Aruba is a relatively small island so you can get to its inland attractions in a short period of time, either with your own rental car or on a guided tour. The California Lighthouse is one of Aruba's landmarks and it is visible from a good portion of the island. It was built after a ship named The California wrecked in nearby waters; it is now disused but a visit there offers a great view and a unique photo opportunity. The tiny Church of Santa Anna also is perched in a scenic place; the church was built in 1750 by Spanish settlers and features an oak altar that is 115 years-old. Aruba has a gold mining history and you can visit the ruins of several mines or visit caves with cave-writing in Arikok National Park.
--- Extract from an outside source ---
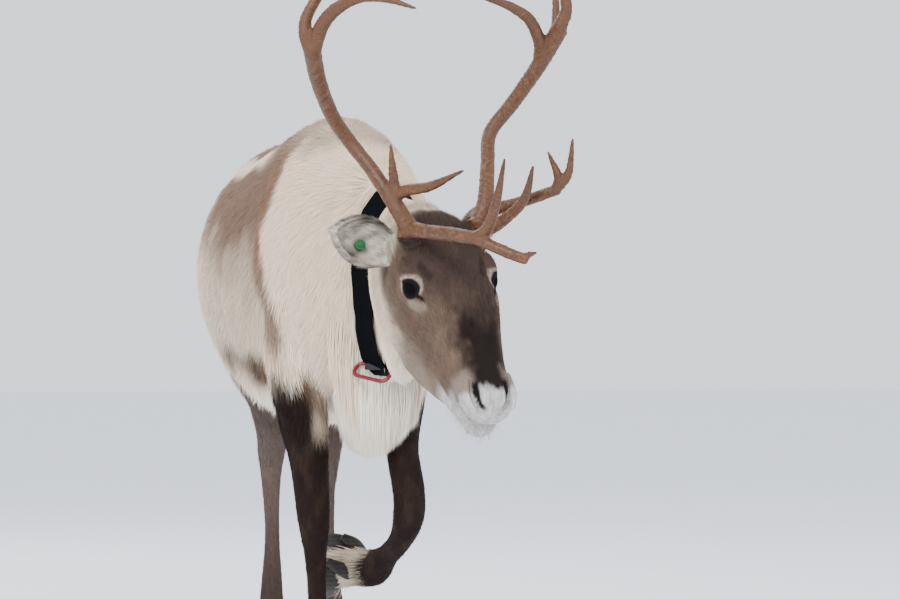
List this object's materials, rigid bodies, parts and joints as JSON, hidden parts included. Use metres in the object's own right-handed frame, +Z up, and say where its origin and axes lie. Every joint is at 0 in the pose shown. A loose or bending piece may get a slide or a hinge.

Aruba also has a significant history with the production of aloe; at one point 85% of the island was covered with aloe fields. The Aruba Aloe company still grows the plants to make some of the world's finest aloe products and you can buy them directly at the Aruba Aloe Experience. You can also take a tour that includes a brief movie and visit to the aloe museum, a glimpse of the production and packaging areas and most interestingly, a demonstration of how the aloe is cut and processed to extract its valuable liquid. One of the products sold there is sun block, which you'll need because you're on the way back to the beach! And if you're a fan of local brews and distillates you'll find lots of places along every route to taste or pick up souvenir containers of Balashi Beer and Rum Palmera.
If Aruba's iguanas could talk they'd probably
constantly be chattering the island's motto, "One Happy Island." Alas,
the carefree critters can't speak, but if you look close enough you'll
see that they're wearing a smile and chances are pretty good that you'll
be wearing one too during your visit to Aruba.